Task brief: The entries that follow should be written out exactly.

Entries:
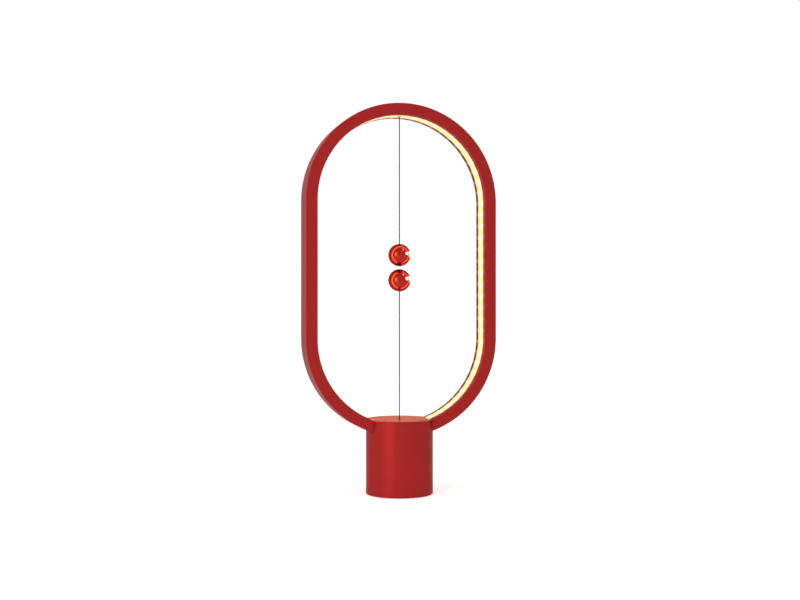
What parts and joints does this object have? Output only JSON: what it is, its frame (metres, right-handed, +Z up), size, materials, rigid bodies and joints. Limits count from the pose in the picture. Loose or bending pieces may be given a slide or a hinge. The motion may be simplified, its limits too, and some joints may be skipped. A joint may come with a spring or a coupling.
{
  "type": "magnetic balance hoop lamp",
  "caption": "Table lamp: a stadium-shaped hoop with a lit inner strip on a round base, switched by two magnetic balls on strings that hold each other up across a gap.",
  "frame": {"origin": "middle of the base's underside, where the foot pad meets the table", "axes": "+Z up through both balls; the hoop lies in the XZ plane; the front faces -Y and the power inlet faces +Y"},
  "size_m": [0.2, 0.069, 0.4],
  "materials": {
    "shell_red": "satin red, moulded",
    "ball_red": "high-gloss metallic red",
    "diffuser": "milky, lit from behind",
    "pad": "matt foam rubber",
    "cover_red": "matt dark red",
    "ballast": "as cast",
    "screw_steel": "plain steel",
    "spring_steel": "rolled steel",
    "socket_steel": "drawn steel",
    "board": "green lacquer on laminate",
    "black_plastic": "matt black",
    "capacitor": "fired body",
    "white_plastic": "matt white",
    "tape": "white flexible tape with light chips",
    "brass": "plain brass",
    "string": "twisted thread",
    "magnet": "nickel plated",
    "plunger": "moulded",
    "wire_red": "soft insulation",
    "wire_black": "soft insulation"
  },
  "bodies": {
    "lamp": {"base_housing": "shell_red", "base_top_cap": "shell_red", "base_eyelet": "shell_red", "bottom_cover": "cover_red", "foot_pad": "pad", "cover_screw_back": "screw_steel", "cover_screw_left": "screw_steel", "cover_screw_right": "screw_steel", "ballast_weight": "ballast", "control_board": "board", "driver_chip": "black_plastic", "choke_coil": "black_plastic", "board_capacitor": "capacitor", "board_screw_left": "screw_steel", "board_screw_right": "screw_steel", "wire_socket_switch": "white_plastic", "wire_socket_lamp": "white_plastic", "usb_socket": "socket_steel", "usb_tongue": "black_plastic", "switch_body": "black_plastic", "switch_terminal_closed": "brass", "switch_terminal_open": "brass", "switch_terminal_common": "brass", "switch_screw_front": "screw_steel", "switch_screw_rear": "screw_steel", "lever_pin": "spring_steel", "lamp_wire_plus": "wire_red", "lamp_wire_minus": "wire_black", "switch_wire_one": "wire_black", "switch_wire_two": "wire_black", "hoop_front_shell": "shell_red", "hoop_rear_shell": "shell_red", "hoop_clamp_bar": "spring_steel", "hoop_screw_left": "screw_steel", "hoop_screw_right": "screw_steel", "led_tape": "tape", "diffuser_strip": "diffuser", "hoop_eyelet": "white_plastic", "upper_string_end": "string", "upper_string_clamp": "brass"},
    "upper_knot": {"upper_string_knot": "string"},
    "upper_hanging": {"upper_string": "string", "upper_ball": "ball_red", "upper_ball_plug": "ball_red", "upper_ball_magnet": "magnet", "upper_ball_stop": "brass"},
    "pull": {"pull_string": "string", "pull_string_clamp": "brass"},
    "lower_bend": {"lower_string_bend": "string"},
    "lower_line": {"lower_string": "string"},
    "lower_lifted": {"lower_ball": "ball_red", "lower_ball_plug": "ball_red", "lower_ball_magnet": "magnet", "lower_ball_stop": "brass"},
    "lever": {"switch_lever": "spring_steel"},
    "plunger": {"switch_plunger": "plunger"}
  },
  "joints": [
    {"name": "upper_swing_front_back", "type": "hinge", "parent": "lamp", "child": "upper_knot", "pos_m": [0, 0, 0.3878], "axis": [1, 0, 0], "range_deg": [-60, 60]},
    {"name": "upper_swing_sideways", "type": "hinge", "parent": "upper_knot", "child": "upper_hanging", "pos_m": [0, 0, 0.3878], "axis": [0, 1, 0], "range_deg": [-30, 30]},
    {"name": "switch_pull", "type": "slide", "parent": "lamp", "child": "pull", "axis": [0, 0, 1], "range_m": [-0.0015, 0]},
    {"name": "lower_sway_front_back", "type": "hinge", "parent": "pull", "child": "lower_bend", "pos_m": [0, 0, 0.0758], "axis": [1, 0, 0], "range_deg": [-8, 8]},
    {"name": "lower_sway_sideways", "type": "hinge", "parent": "lower_bend", "child": "lower_line", "pos_m": [0, 0, 0.0758], "axis": [0, 1, 0], "range_deg": [-8, 8]},
    {"name": "lower_ball_drop", "type": "slide", "parent": "lower_line", "child": "lower_lifted", "axis": [0, 0, 1], "range_m": [-0.127, 0], "deforming": ["lower_string"]},
    {"name": "lever_swing", "type": "hinge", "parent": "lamp", "child": "lever", "pos_m": [0, -0.02, 0.0268], "axis": [1, 0, 0], "range_deg": [-4.3, 0]},
    {"name": "plunger_slide", "type": "slide", "parent": "lamp", "child": "plunger", "axis": [0, 0, 1], "range_m": [-0.00046, 0]}
  ],
  "couplings": [
    {"joint": "lever_swing", "follows": "switch_pull", "rad_per_m": 50},
    {"joint": "plunger_slide", "follows": "switch_pull", "ratio": 0.305}
  ]
}
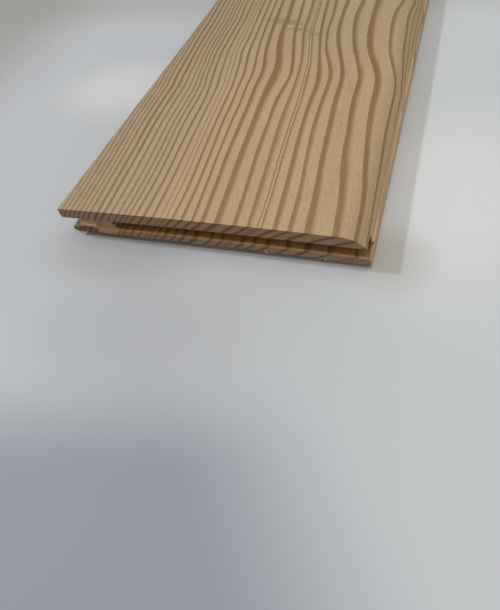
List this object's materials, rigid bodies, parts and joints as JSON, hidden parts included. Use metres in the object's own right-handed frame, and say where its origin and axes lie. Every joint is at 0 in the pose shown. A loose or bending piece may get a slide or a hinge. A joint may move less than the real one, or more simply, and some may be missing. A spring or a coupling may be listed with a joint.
{
  "type": "skirting board",
  "caption": "Flat softwood skirting board with one rounded long edge over a small step, a groove along the other edge and a stopped groove across one end.",
  "frame": {"origin": "middle of the board's length and overall width, on its back face", "axes": "+Y along the length, with the grooved end at -Y; +X across the width towards the rounded edge; +Z out of the face"},
  "size_m": [0.12, 2.4, 0.012],
  "materials": {
    "softwood": "planed, unfinished"
  },
  "bodies": {
    "root": {"board": "softwood"}
  },
  "joints": []
}
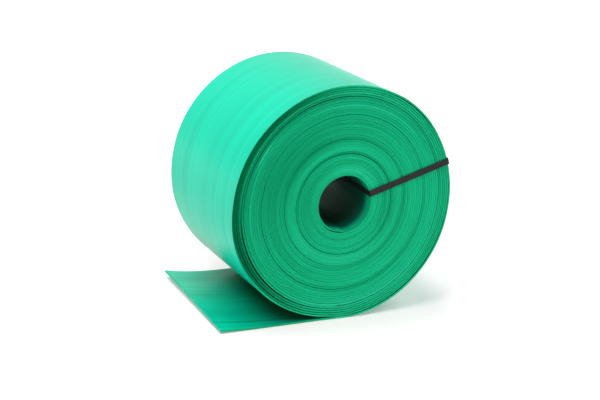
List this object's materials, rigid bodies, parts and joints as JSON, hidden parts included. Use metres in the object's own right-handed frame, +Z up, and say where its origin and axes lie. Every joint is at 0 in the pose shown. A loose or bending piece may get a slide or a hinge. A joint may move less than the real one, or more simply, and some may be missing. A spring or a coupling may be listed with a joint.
{
  "type": "soaker hose roll",
  "caption": "Flat-lying irrigation hose wound into an open-centred roll, bound by a strap, with a free tail on the floor.",
  "frame": {"origin": "on the floor beneath the roll's axis, on the flat underside of the lowest turn", "axes": "+Z up, +Y along the roll's axis away from the front face, the free tail runs towards -X"},
  "size_m": [0.3499, 0.247, 0.3481],
  "materials": {
    "hose_pvc": "satin green flexible PVC",
    "strap_plastic": "matt black embossed polypropylene strap",
    "seal_steel": "zinc-coated steel sheet, satin"
  },
  "bodies": {
    "root": {"hose": "hose_pvc", "inner_turns": "hose_pvc", "strap": "strap_plastic", "strap_seal": "seal_steel"}
  },
  "joints": []
}
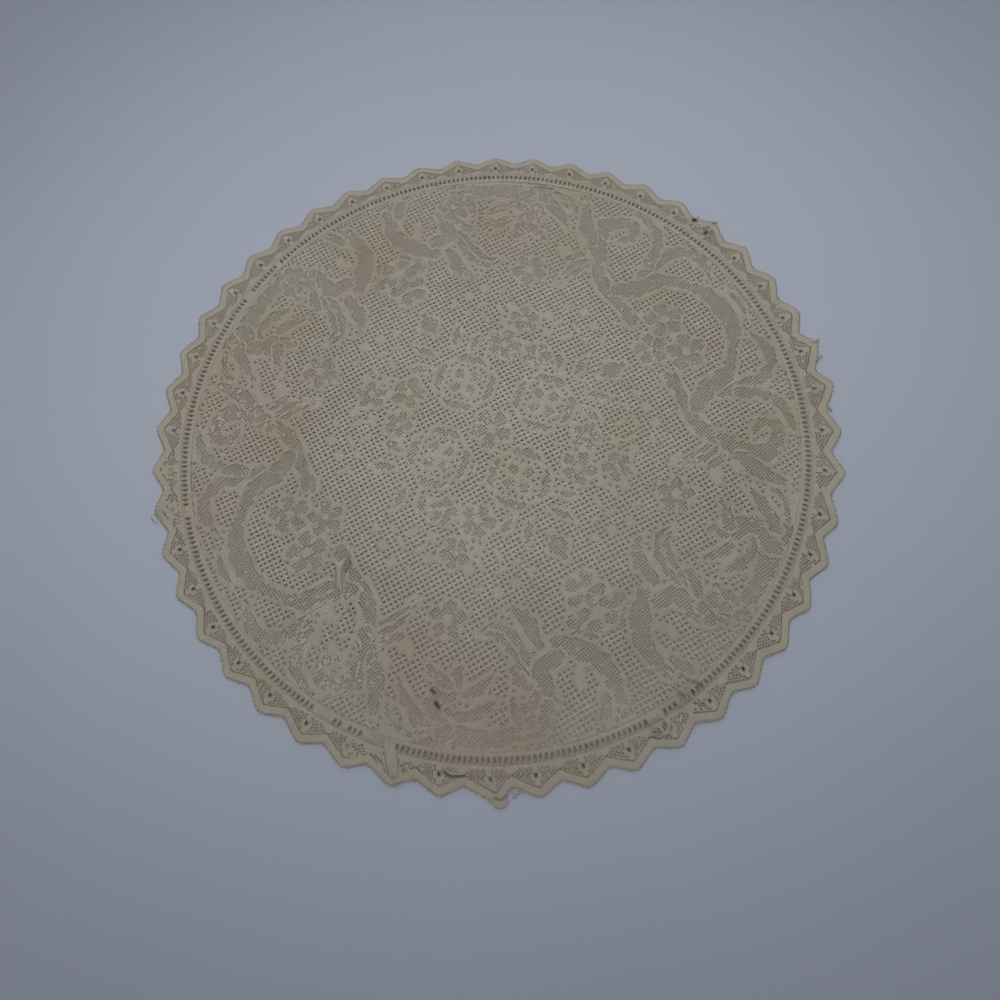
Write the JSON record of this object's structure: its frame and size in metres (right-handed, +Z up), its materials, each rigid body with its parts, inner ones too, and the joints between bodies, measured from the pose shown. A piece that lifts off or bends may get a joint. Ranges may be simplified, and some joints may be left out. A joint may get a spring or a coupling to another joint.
{
  "type": "lace doily",
  "caption": "Round cotton lace doily: a net ground worked with flowers and scrolls, with a sewn-on edging of small points, ladder holes and eyelets.",
  "frame": {"origin": "middle of the doily's underside, on the surface that it lies on", "axes": "+Z up out of the upper side, +X and +Y in the plane of the cloth"},
  "size_m": [0.3026, 0.2989, 0.0025],
  "materials": {
    "ground_cotton": "matt unbleached cotton lace thread, soft and slightly stained",
    "edging_cotton": "matt unbleached cotton lace thread with a picot edge"
  },
  "bodies": {
    "root": {"lace_ground": "ground_cotton", "lace_edging": "edging_cotton"}
  },
  "joints": []
}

Written solution:
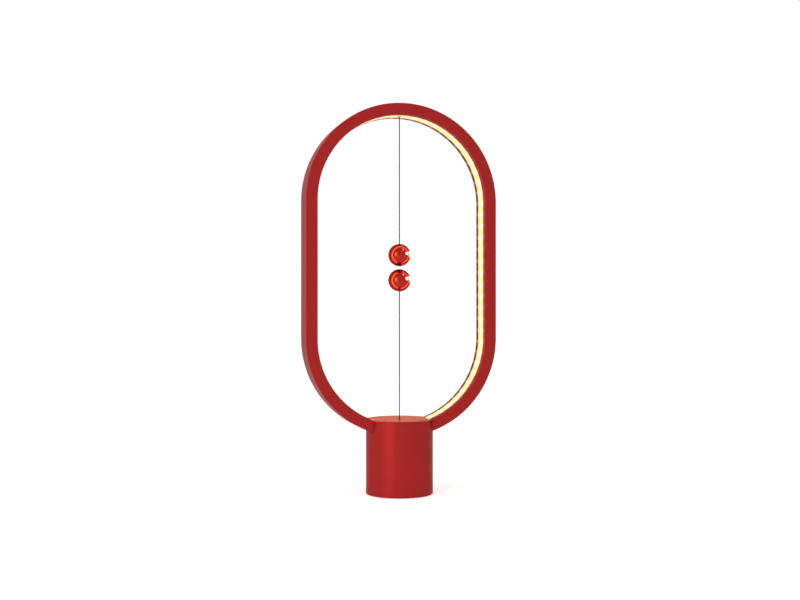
What parts and joints does this object have? Output only JSON: what it is, its frame (metres, right-handed, +Z up), size, materials, rigid bodies and joints. Limits count from the pose in the picture. Loose or bending pieces may be given a slide or a hinge. The motion may be simplified, its limits too, and some joints may be skipped. A joint may come with a spring or a coupling.
{
  "type": "magnetic balance hoop lamp",
  "caption": "Table lamp: a stadium-shaped hoop with a lit inner strip on a round base, switched by two magnetic balls on strings that hold each other up across a gap.",
  "frame": {"origin": "middle of the base's underside, where the foot pad meets the table", "axes": "+Z up through both balls; the hoop lies in the XZ plane; the front faces -Y and the power inlet faces +Y"},
  "size_m": [0.2, 0.069, 0.4],
  "materials": {
    "shell_red": "satin red, moulded",
    "ball_red": "high-gloss metallic red",
    "diffuser": "milky, lit from behind",
    "pad": "matt foam rubber",
    "cover_red": "matt dark red",
    "ballast": "as cast",
    "screw_steel": "plain steel",
    "spring_steel": "rolled steel",
    "socket_steel": "drawn steel",
    "board": "green lacquer on laminate",
    "black_plastic": "matt black",
    "capacitor": "fired body",
    "white_plastic": "matt white",
    "tape": "white flexible tape with light chips",
    "brass": "plain brass",
    "string": "twisted thread",
    "magnet": "nickel plated",
    "plunger": "moulded",
    "wire_red": "soft insulation",
    "wire_black": "soft insulation"
  },
  "bodies": {
    "lamp": {"base_housing": "shell_red", "base_top_cap": "shell_red", "base_eyelet": "shell_red", "bottom_cover": "cover_red", "foot_pad": "pad", "cover_screw_back": "screw_steel", "cover_screw_left": "screw_steel", "cover_screw_right": "screw_steel", "ballast_weight": "ballast", "control_board": "board", "driver_chip": "black_plastic", "choke_coil": "black_plastic", "board_capacitor": "capacitor", "board_screw_left": "screw_steel", "board_screw_right": "screw_steel", "wire_socket_switch": "white_plastic", "wire_socket_lamp": "white_plastic", "usb_socket": "socket_steel", "usb_tongue": "black_plastic", "switch_body": "black_plastic", "switch_terminal_closed": "brass", "switch_terminal_open": "brass", "switch_terminal_common": "brass", "switch_screw_front": "screw_steel", "switch_screw_rear": "screw_steel", "lever_pin": "spring_steel", "lamp_wire_plus": "wire_red", "lamp_wire_minus": "wire_black", "switch_wire_one": "wire_black", "switch_wire_two": "wire_black", "hoop_front_shell": "shell_red", "hoop_rear_shell": "shell_red", "hoop_clamp_bar": "spring_steel", "hoop_screw_left": "screw_steel", "hoop_screw_right": "screw_steel", "led_tape": "tape", "diffuser_strip": "diffuser", "hoop_eyelet": "white_plastic", "upper_string_end": "string", "upper_string_clamp": "brass"},
    "upper_knot": {"upper_string_knot": "string"},
    "upper_hanging": {"upper_string": "string", "upper_ball": "ball_red", "upper_ball_plug": "ball_red", "upper_ball_magnet": "magnet", "upper_ball_stop": "brass"},
    "pull": {"pull_string": "string", "pull_string_clamp": "brass"},
    "lower_bend": {"lower_string_bend": "string"},
    "lower_line": {"lower_string": "string"},
    "lower_lifted": {"lower_ball": "ball_red", "lower_ball_plug": "ball_red", "lower_ball_magnet": "magnet", "lower_ball_stop": "brass"},
    "lever": {"switch_lever": "spring_steel"},
    "plunger": {"switch_plunger": "plunger"}
  },
  "joints": [
    {"name": "upper_swing_front_back", "type": "hinge", "parent": "lamp", "child": "upper_knot", "pos_m": [0, 0, 0.3878], "axis": [1, 0, 0], "range_deg": [-60, 60]},
    {"name": "upper_swing_sideways", "type": "hinge", "parent": "upper_knot", "child": "upper_hanging", "pos_m": [0, 0, 0.3878], "axis": [0, 1, 0], "range_deg": [-30, 30]},
    {"name": "switch_pull", "type": "slide", "parent": "lamp", "child": "pull", "axis": [0, 0, 1], "range_m": [-0.0015, 0]},
    {"name": "lower_sway_front_back", "type": "hinge", "parent": "pull", "child": "lower_bend", "pos_m": [0, 0, 0.0758], "axis": [1, 0, 0], "range_deg": [-8, 8]},
    {"name": "lower_sway_sideways", "type": "hinge", "parent": "lower_bend", "child": "lower_line", "pos_m": [0, 0, 0.0758], "axis": [0, 1, 0], "range_deg": [-8, 8]},
    {"name": "lower_ball_drop", "type": "slide", "parent": "lower_line", "child": "lower_lifted", "axis": [0, 0, 1], "range_m": [-0.127, 0], "deforming": ["lower_string"]},
    {"name": "lever_swing", "type": "hinge", "parent": "lamp", "child": "lever", "pos_m": [0, -0.02, 0.0268], "axis": [1, 0, 0], "range_deg": [-4.3, 0]},
    {"name": "plunger_slide", "type": "slide", "parent": "lamp", "child": "plunger", "axis": [0, 0, 1], "range_m": [-0.00046, 0]}
  ],
  "couplings": [
    {"joint": "lever_swing", "follows": "switch_pull", "rad_per_m": 50},
    {"joint": "plunger_slide", "follows": "switch_pull", "ratio": 0.305}
  ]
}
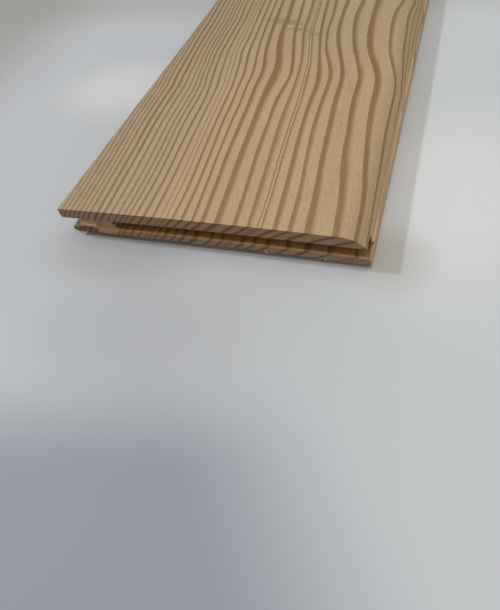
List this object's materials, rigid bodies, parts and joints as JSON, hidden parts included. Use metres in the object's own right-handed frame, and say where its origin and axes lie. Every joint is at 0 in the pose shown. A loose or bending piece may get a slide or a hinge. A joint may move less than the real one, or more simply, and some may be missing. A spring or a coupling may be listed with a joint.
{
  "type": "skirting board",
  "caption": "Flat softwood skirting board with one rounded long edge over a small step, a groove along the other edge and a stopped groove across one end.",
  "frame": {"origin": "middle of the board's length and overall width, on its back face", "axes": "+Y along the length, with the grooved end at -Y; +X across the width towards the rounded edge; +Z out of the face"},
  "size_m": [0.12, 2.4, 0.012],
  "materials": {
    "softwood": "planed, unfinished"
  },
  "bodies": {
    "root": {"board": "softwood"}
  },
  "joints": []
}
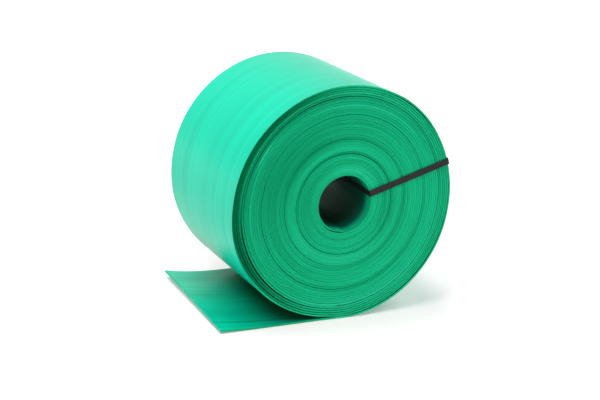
List this object's materials, rigid bodies, parts and joints as JSON, hidden parts included. Use metres in the object's own right-handed frame, +Z up, and say where its origin and axes lie. Every joint is at 0 in the pose shown. A loose or bending piece may get a slide or a hinge. A joint may move less than the real one, or more simply, and some may be missing. A spring or a coupling may be listed with a joint.
{
  "type": "soaker hose roll",
  "caption": "Flat-lying irrigation hose wound into an open-centred roll, bound by a strap, with a free tail on the floor.",
  "frame": {"origin": "on the floor beneath the roll's axis, on the flat underside of the lowest turn", "axes": "+Z up, +Y along the roll's axis away from the front face, the free tail runs towards -X"},
  "size_m": [0.3499, 0.247, 0.3481],
  "materials": {
    "hose_pvc": "satin green flexible PVC",
    "strap_plastic": "matt black embossed polypropylene strap",
    "seal_steel": "zinc-coated steel sheet, satin"
  },
  "bodies": {
    "root": {"hose": "hose_pvc", "inner_turns": "hose_pvc", "strap": "strap_plastic", "strap_seal": "seal_steel"}
  },
  "joints": []
}
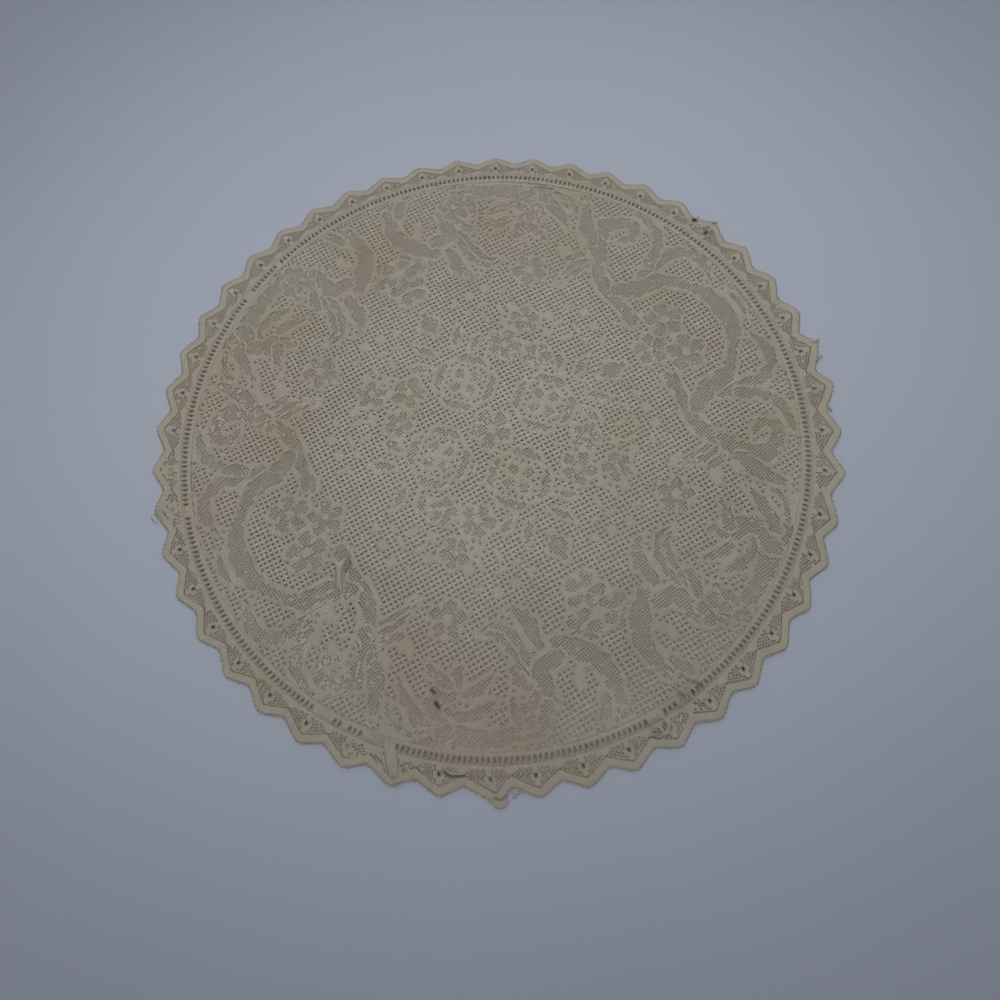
Write the JSON record of this object's structure: its frame and size in metres (right-handed, +Z up), its materials, each rigid body with its parts, inner ones too, and the joints between bodies, measured from the pose shown. A piece that lifts off or bends may get a joint. Ranges may be simplified, and some joints may be left out. A joint may get a spring or a coupling to another joint.
{
  "type": "lace doily",
  "caption": "Round cotton lace doily: a net ground worked with flowers and scrolls, with a sewn-on edging of small points, ladder holes and eyelets.",
  "frame": {"origin": "middle of the doily's underside, on the surface that it lies on", "axes": "+Z up out of the upper side, +X and +Y in the plane of the cloth"},
  "size_m": [0.3026, 0.2989, 0.0025],
  "materials": {
    "ground_cotton": "matt unbleached cotton lace thread, soft and slightly stained",
    "edging_cotton": "matt unbleached cotton lace thread with a picot edge"
  },
  "bodies": {
    "root": {"lace_ground": "ground_cotton", "lace_edging": "edging_cotton"}
  },
  "joints": []
}